■ TASK GOAL:
Copy the data word for word, keeping every line.

Start

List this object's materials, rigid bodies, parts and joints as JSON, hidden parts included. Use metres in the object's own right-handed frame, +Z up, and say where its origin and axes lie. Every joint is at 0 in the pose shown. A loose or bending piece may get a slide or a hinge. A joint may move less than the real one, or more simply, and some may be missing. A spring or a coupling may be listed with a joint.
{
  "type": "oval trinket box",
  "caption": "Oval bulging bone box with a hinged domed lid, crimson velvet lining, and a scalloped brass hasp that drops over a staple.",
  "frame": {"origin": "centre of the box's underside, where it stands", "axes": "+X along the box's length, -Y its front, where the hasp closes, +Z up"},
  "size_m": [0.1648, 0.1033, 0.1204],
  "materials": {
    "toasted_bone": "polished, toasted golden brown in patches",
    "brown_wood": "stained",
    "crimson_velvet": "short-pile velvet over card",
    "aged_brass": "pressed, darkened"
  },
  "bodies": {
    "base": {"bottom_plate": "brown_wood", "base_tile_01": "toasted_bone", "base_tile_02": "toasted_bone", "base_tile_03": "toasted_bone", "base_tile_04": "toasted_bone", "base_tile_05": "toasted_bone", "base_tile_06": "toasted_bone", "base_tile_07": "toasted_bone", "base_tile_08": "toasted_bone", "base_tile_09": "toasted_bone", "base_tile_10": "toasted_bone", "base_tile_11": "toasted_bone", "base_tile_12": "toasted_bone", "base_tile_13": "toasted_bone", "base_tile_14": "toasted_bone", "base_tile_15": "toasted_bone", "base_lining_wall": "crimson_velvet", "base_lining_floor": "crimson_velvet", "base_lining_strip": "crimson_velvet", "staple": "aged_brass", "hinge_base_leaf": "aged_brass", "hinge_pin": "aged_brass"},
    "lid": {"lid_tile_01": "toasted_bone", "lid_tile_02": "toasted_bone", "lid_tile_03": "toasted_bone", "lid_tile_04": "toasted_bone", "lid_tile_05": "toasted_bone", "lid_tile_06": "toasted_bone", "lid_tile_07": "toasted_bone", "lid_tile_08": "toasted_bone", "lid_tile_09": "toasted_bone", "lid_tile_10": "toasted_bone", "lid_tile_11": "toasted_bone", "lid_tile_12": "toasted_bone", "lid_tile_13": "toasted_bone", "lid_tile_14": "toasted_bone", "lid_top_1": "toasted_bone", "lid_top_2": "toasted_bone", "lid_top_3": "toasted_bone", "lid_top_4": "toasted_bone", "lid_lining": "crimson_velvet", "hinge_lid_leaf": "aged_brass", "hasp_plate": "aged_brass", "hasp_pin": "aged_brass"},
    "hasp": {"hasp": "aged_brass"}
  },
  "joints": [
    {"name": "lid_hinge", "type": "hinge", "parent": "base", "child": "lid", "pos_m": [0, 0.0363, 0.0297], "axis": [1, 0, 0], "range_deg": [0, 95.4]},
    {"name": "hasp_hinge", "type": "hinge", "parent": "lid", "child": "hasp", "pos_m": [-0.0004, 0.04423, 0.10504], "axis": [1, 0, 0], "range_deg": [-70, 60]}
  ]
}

End

■ SOLUTION BELOW:
List this object's materials, rigid bodies, parts and joints as JSON, hidden parts included. Use metres in the object's own right-handed frame, +Z up, and say where its origin and axes lie. Every joint is at 0 in the pose shown. A loose or bending piece may get a slide or a hinge. A joint may move less than the real one, or more simply, and some may be missing. A spring or a coupling may be listed with a joint.
{
  "type": "oval trinket box",
  "caption": "Oval bulging bone box with a hinged domed lid, crimson velvet lining, and a scalloped brass hasp that drops over a staple.",
  "frame": {"origin": "centre of the box's underside, where it stands", "axes": "+X along the box's length, -Y its front, where the hasp closes, +Z up"},
  "size_m": [0.1648, 0.1033, 0.1204],
  "materials": {
    "toasted_bone": "polished, toasted golden brown in patches",
    "brown_wood": "stained",
    "crimson_velvet": "short-pile velvet over card",
    "aged_brass": "pressed, darkened"
  },
  "bodies": {
    "base": {"bottom_plate": "brown_wood", "base_tile_01": "toasted_bone", "base_tile_02": "toasted_bone", "base_tile_03": "toasted_bone", "base_tile_04": "toasted_bone", "base_tile_05": "toasted_bone", "base_tile_06": "toasted_bone", "base_tile_07": "toasted_bone", "base_tile_08": "toasted_bone", "base_tile_09": "toasted_bone", "base_tile_10": "toasted_bone", "base_tile_11": "toasted_bone", "base_tile_12": "toasted_bone", "base_tile_13": "toasted_bone", "base_tile_14": "toasted_bone", "base_tile_15": "toasted_bone", "base_lining_wall": "crimson_velvet", "base_lining_floor": "crimson_velvet", "base_lining_strip": "crimson_velvet", "staple": "aged_brass", "hinge_base_leaf": "aged_brass", "hinge_pin": "aged_brass"},
    "lid": {"lid_tile_01": "toasted_bone", "lid_tile_02": "toasted_bone", "lid_tile_03": "toasted_bone", "lid_tile_04": "toasted_bone", "lid_tile_05": "toasted_bone", "lid_tile_06": "toasted_bone", "lid_tile_07": "toasted_bone", "lid_tile_08": "toasted_bone", "lid_tile_09": "toasted_bone", "lid_tile_10": "toasted_bone", "lid_tile_11": "toasted_bone", "lid_tile_12": "toasted_bone", "lid_tile_13": "toasted_bone", "lid_tile_14": "toasted_bone", "lid_top_1": "toasted_bone", "lid_top_2": "toasted_bone", "lid_top_3": "toasted_bone", "lid_top_4": "toasted_bone", "lid_lining": "crimson_velvet", "hinge_lid_leaf": "aged_brass", "hasp_plate": "aged_brass", "hasp_pin": "aged_brass"},
    "hasp": {"hasp": "aged_brass"}
  },
  "joints": [
    {"name": "lid_hinge", "type": "hinge", "parent": "base", "child": "lid", "pos_m": [0, 0.0363, 0.0297], "axis": [1, 0, 0], "range_deg": [0, 95.4]},
    {"name": "hasp_hinge", "type": "hinge", "parent": "lid", "child": "hasp", "pos_m": [-0.0004, 0.04423, 0.10504], "axis": [1, 0, 0], "range_deg": [-70, 60]}
  ]
}